Required task
Emit the entire listing verbatim.

Source data
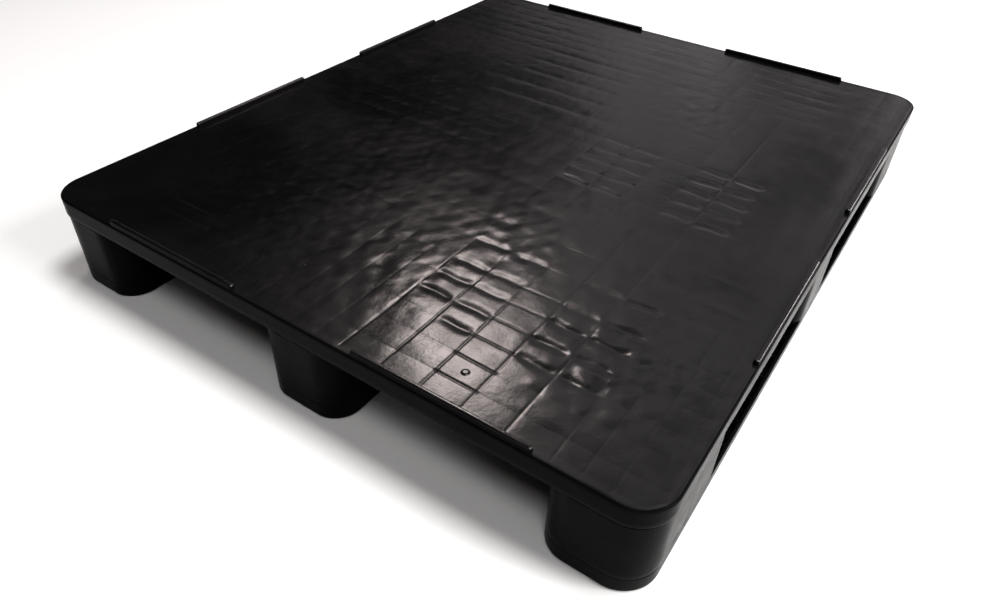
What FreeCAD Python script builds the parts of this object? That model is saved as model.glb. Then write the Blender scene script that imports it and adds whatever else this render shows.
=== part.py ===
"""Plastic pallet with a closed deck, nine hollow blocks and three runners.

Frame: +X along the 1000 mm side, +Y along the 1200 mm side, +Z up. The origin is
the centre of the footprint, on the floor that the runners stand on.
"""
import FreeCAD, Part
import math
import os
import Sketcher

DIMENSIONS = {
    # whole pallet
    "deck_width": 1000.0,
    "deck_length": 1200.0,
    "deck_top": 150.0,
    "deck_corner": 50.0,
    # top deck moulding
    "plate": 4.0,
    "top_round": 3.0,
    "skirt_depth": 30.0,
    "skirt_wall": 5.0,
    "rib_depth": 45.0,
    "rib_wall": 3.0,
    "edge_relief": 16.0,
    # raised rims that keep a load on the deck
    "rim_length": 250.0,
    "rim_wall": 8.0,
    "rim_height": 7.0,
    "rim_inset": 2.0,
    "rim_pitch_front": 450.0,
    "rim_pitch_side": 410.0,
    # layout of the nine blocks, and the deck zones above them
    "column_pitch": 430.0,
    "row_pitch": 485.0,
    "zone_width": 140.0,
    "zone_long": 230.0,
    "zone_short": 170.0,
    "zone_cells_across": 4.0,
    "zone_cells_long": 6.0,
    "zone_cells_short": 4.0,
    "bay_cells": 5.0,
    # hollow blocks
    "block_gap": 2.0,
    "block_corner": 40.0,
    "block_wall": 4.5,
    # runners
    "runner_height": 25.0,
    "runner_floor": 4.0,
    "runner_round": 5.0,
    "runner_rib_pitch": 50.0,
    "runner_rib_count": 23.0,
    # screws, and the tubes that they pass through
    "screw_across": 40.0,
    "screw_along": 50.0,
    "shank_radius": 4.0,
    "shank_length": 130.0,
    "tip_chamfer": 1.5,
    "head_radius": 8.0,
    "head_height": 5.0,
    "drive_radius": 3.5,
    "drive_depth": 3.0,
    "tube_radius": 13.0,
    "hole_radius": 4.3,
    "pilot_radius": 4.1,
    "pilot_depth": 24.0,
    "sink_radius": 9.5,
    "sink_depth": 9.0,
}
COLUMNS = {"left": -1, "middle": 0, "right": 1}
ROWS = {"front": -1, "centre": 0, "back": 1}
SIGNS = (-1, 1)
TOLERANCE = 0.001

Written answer
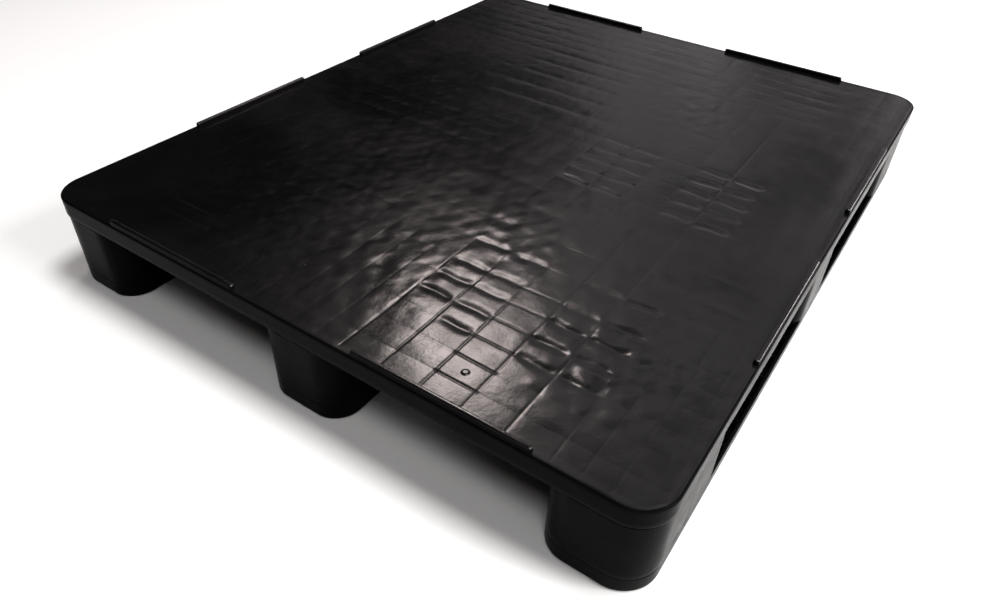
What FreeCAD Python script builds the parts of this object? That model is saved as model.glb. Then write the Blender scene script that imports it and adds whatever else this render shows.
=== part.py ===
"""Plastic pallet with a closed deck, nine hollow blocks and three runners.

Frame: +X along the 1000 mm side, +Y along the 1200 mm side, +Z up. The origin is
the centre of the footprint, on the floor that the runners stand on.
"""
import FreeCAD, Part
import math
import os
import Sketcher

DIMENSIONS = {
    # whole pallet
    "deck_width": 1000.0,
    "deck_length": 1200.0,
    "deck_top": 150.0,
    "deck_corner": 50.0,
    # top deck moulding
    "plate": 4.0,
    "top_round": 3.0,
    "skirt_depth": 30.0,
    "skirt_wall": 5.0,
    "rib_depth": 45.0,
    "rib_wall": 3.0,
    "edge_relief": 16.0,
    # raised rims that keep a load on the deck
    "rim_length": 250.0,
    "rim_wall": 8.0,
    "rim_height": 7.0,
    "rim_inset": 2.0,
    "rim_pitch_front": 450.0,
    "rim_pitch_side": 410.0,
    # layout of the nine blocks, and the deck zones above them
    "column_pitch": 430.0,
    "row_pitch": 485.0,
    "zone_width": 140.0,
    "zone_long": 230.0,
    "zone_short": 170.0,
    "zone_cells_across": 4.0,
    "zone_cells_long": 6.0,
    "zone_cells_short": 4.0,
    "bay_cells": 5.0,
    # hollow blocks
    "block_gap": 2.0,
    "block_corner": 40.0,
    "block_wall": 4.5,
    # runners
    "runner_height": 25.0,
    "runner_floor": 4.0,
    "runner_round": 5.0,
    "runner_rib_pitch": 50.0,
    "runner_rib_count": 23.0,
    # screws, and the tubes that they pass through
    "screw_across": 40.0,
    "screw_along": 50.0,
    "shank_radius": 4.0,
    "shank_length": 130.0,
    "tip_chamfer": 1.5,
    "head_radius": 8.0,
    "head_height": 5.0,
    "drive_radius": 3.5,
    "drive_depth": 3.0,
    "tube_radius": 13.0,
    "hole_radius": 4.3,
    "pilot_radius": 4.1,
    "pilot_depth": 24.0,
    "sink_radius": 9.5,
    "sink_depth": 9.0,
}
COLUMNS = {"left": -1, "middle": 0, "right": 1}
ROWS = {"front": -1, "centre": 0, "back": 1}
SIGNS = (-1, 1)
TOLERANCE = 0.001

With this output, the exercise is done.